Q: Contour integral
- To: mathgroup@smc.vnet.net
- Subject: [mg10792] Q: Contour integral
- From: Patrick Van Esch <pvanesch@vub.ac.be>
- Date: Thu, 5 Feb 1998 00:58:36 -0500
- Organization: Vrije Universiteit Brussel
Hi folks,
I have the following question: I've been reading "Mathematica for
scientists and engineers", and there is an example on how to calculate
numerically a contour integral:
NContourIntegrate[f_,par:(z_->g_),{t_,a_,b_}]:=
NIntegrate[Evaluate[(f/.par)D[g,t]],{t,a,b}]

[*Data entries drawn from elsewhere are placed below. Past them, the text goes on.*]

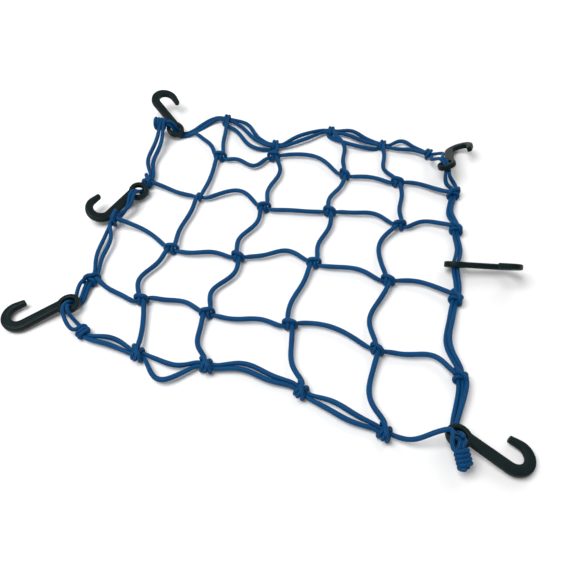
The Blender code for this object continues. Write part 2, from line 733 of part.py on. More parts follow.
def main():
    for item in list(bpy.data.objects):
        bpy.data.objects.remove(item)
    knots = border_knots()
    cords = build_rows(knots)
    cords.update(build_columns(knots))
    cords.update(build_edge(knots))
    for name, cord in cords.items():
        add_object(name, tube_mesh(name, cord.places, cord.radii), cord_material("cord_" + name))
    shape = hook_mesh()
    for name in HOOKS:
        matrix = hook_matrix(name)
        mesh = shape.copy()
        matrix.translation *= MM
        mesh.transform(matrix)
        mesh.name = name
        add_object(name, mesh, hook_material("plastic_" + name))
    centring = Matrix.Translation((-MIDDLE[0] * MM, -MIDDLE[1] * MM, 0.0))
    for item in bpy.data.objects:
        item.data.transform(centring)


main()
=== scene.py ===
"""Looks of the knotted elastic luggage net: braided cords, moulded hooks, floor, light and camera.

Every cord follows the same route as its solid, worked out here from the same tables, with rounder
turns and a braided surface. Sizes are in millimetres until a mesh is made.
"""
import math

import bmesh
import bpy
import numpy as np
from mathutils import Matrix, Vector


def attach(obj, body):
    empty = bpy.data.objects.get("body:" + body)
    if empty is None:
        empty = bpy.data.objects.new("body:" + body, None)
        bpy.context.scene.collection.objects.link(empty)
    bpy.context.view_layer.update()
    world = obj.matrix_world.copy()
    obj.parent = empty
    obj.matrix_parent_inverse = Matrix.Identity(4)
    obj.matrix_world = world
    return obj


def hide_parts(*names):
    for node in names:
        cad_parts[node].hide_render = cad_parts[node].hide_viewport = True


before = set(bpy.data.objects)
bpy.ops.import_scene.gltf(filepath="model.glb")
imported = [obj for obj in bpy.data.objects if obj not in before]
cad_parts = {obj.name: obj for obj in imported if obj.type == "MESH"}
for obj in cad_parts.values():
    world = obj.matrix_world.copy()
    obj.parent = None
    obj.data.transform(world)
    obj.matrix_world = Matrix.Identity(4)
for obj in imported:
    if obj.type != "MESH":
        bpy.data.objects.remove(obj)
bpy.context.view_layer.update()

MM = 0.001

# Camera: the photograph's view, in the net's own plan
IMAGE_SIZE = 565
FOCAL_PIXELS = 620.0
CAMERA_PLACE = (77.6, -369.1, 405.2)
CAMERA_PITCH = 51.0            # degrees below level
CAMERA_YAW = 12.13
SENSOR = 36.0
CLIP = (0.01, 20.0)            # nearest and farthest place in view, in m
MIDDLE = (3.37, -10.72)        # middle of the net's outline, which lies over the origin

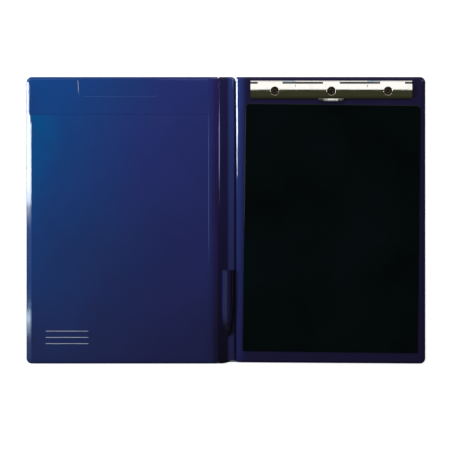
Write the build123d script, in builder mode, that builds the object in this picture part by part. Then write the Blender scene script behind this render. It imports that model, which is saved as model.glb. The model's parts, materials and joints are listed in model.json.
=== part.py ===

When applying this to a limacon:
NContourIntegrate[1/(z-1/2),z->Exp[I t](2Cos[t]+1),{t,0,2 Pi}]
one gets the right answer:
\!\(3.33066907387546962`*^-16 + 12.5663706143520892`\ I\)
(4pi I)
However, when modifying the numerical integration into an analytic one,
ContourIntegrate[f_,par:(z_->g_),{t_,a_,b_}]:=
Integrate[Evaluate[(f/.par)D[g,t]],{t,a,b}]
The answer that is obtained is wrong:
2 Pi I
Any ideas ?
cheers,
Patrick.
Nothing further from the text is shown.